Sunday, October 25, 2009

Big heart makes teacher proud

From the Parkville Luminary, 10-23-09

One of the great things about being a teacher is the way you feel when your students make you proud. For example, my recent graduate who is producing videos for NFL Films makes me proud, as does my former Model UN student who was recently hired as a diplomat at the United Nations.

I also have a number of current students of whom I’m proud, but none more so than Laura Cornett. When my son grows up, I want him to be like Laura (well, not exactly like Laura, but you catch my drift).

Laura is a terrific “A” student, but that’s not why I’m proud of her. She is a hard, dedicated worker, and a real leader among the communications students, but that’s not why I’m proud of her, either, though that’s a good thing.

No, I’m proud of Laura because of the kind of person she is. I haven’t met many people at Park or anywhere else who have a heart as big as Laura’s.

Most of my public relations students seek internships at big, prestigious PR firms, or big corporations with big, well paid PR staffs. Certainly, there’s nothing wrong with that. Laura, as you can guess, chose a different path. She chose to do an internship with Synergy Services, which provides “safe places for victims of violence, and empowers survivors to rise above their circumstances and to educate the entire community.” They aided 40,000 people last year. ( Laura created the fundraiser Bake and Share for Synergy to provide funds and positive adult interaction to abused and homeless teens. Her focus with Synergy is on the teens and providing them with an opportunity for them to experience good adult relationships since most of them have had extremely negative experiences. She began her internship, which was supposed to be a semester long, about a year ago.

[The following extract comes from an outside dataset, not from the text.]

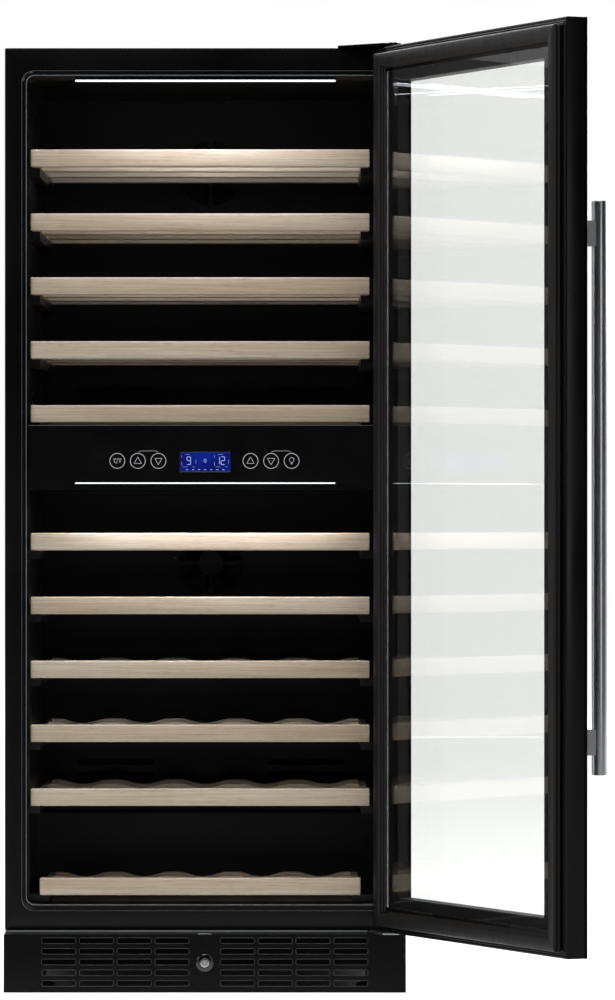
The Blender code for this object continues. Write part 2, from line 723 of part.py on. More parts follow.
def add_base_and_feet():
    front, back = FRAME_DEPTH - TRAY_SHEET, CABINET_DEPTH - TRAY_PLAY
    lip = PLINTH_TOP - PLINTH_SHEET - GAP
    profile = [
        (front, TRAY_BOTTOM), (back, TRAY_BOTTOM), (back, TRAY_BOTTOM + TRAY_LIP),
        (back - TRAY_SHEET, TRAY_BOTTOM + TRAY_LIP), (back - TRAY_SHEET, TRAY_TOP),
        (front + TRAY_SHEET, TRAY_TOP), (front + TRAY_SHEET, lip), (front, lip),
    ]
    half = INNER_HALF - TRAY_PLAY
    tray = add_extrusion("base_tray", [profile], "X", -half, half, "zinc_steel")
    for place, (x, y) in foot_places().items():
        cut(tray, add_cylinder(
            f"foot_hole_{place}", (x, y, TRAY_BOTTOM), "Z", STEM_RADIUS + GAP, TRAY_LIP
        ))
        add_turned(
            f"foot_{place}",
            [(0, STEM_TOP), (STEM_RADIUS, STEM_TOP), (STEM_RADIUS, FOOT_HEIGHT + FOOT_SLOPE),
             (FOOT_RADIUS * 0.6, FOOT_HEIGHT), (FOOT_RADIUS, FOOT_HEIGHT - FOOT_SLOPE), (FOOT_RADIUS, 0),
             (0, 0)],
            (x, y, 0), "Z", "black_rubber", 16,
        )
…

Yet, to her credit, she remains on the (unpaid) job, volunteering her expertise to help improve the lives of battered women.

When she isn’t swamped at Synergy, or keeping up with her classes, Laura volunteers feeding the homeless at least once a month at Cherith Brook. Located at 12th and Benton in Kansas City, Cherith Brook is a residential Christian community that provides resources like showers, clothes, and food to those in need.

I went to Cherith Brook with Laura and Park adjunct professor Eric Garbison a few weeks ago, and got to see Laura in action. It was truly inspiring to see her dive into her task not only with good cheer, but with effervescent enthusiasm. She took charge of the sandwich making, seizing the bread and deli meat like a general seizes a battlefield. Then, she took charge of the egg salad, mixing an enormous batch. When she was done making the egg salad, she asked the other volunteers to taste it. There was silence, save for the occasional cricket chirp. The longer the pregnant pause, I figured, the more “questionable” was her egg salad. After begging a second time, a brave soul finally stepped up and tried it, saying it was “not bad.”

So, after it was determined that the egg salad was probably non-toxic, 60 sandwiches were packed up along with fruit into meal bags, ready for delivery. We hopped in the car, and drove to several locations near Independence Avenue and St. John Street known as homeless “camp sites”. Laura was an expert on where to find the homeless, and when we did, she seemed to know most everyone’s name, greeting them with handshakes, hugs, and the biggest, most genuine grin you’ve ever seen. Laura even managed a smile when she handed a meal to a poor Mexican man, an illegal immigrant, whose foot was grotesquely swollen to three times its normal size. I was told that when he was making the crossing to the states, that he was bitten on the foot by a rattlesnake.

Laura never said anything judgmental about these people, which is hard since so many of the homeless are drug addicts, and so much of their pain is self-inflicted. I didn’t ask her, but I don’t think Laura, or the other volunteers, care how these downtrodden got this way. I think what matters is that they need help.

I never thought to ask Laura why she helps the homeless, or volunteers at Syngery, or why when she graduates she’ll be looking for low-paying job at a non-profit doing some high-importance work. I think some others help because they figure it’s a ticket to heaven, or maybe conversely a way to avoid hell, but I’m pretty sure that’s not why Laura does what she does. I think, for her, it’s all about listening to her heart.

I am proud of Laura Cornett and her really big heart.


  1. So did you get help for the rattlesnake bite victim?

  2. They told me that he had been to see a doctor, and that his injury actually looked better than it had previously, which is hard to believe since it looked really awful to me.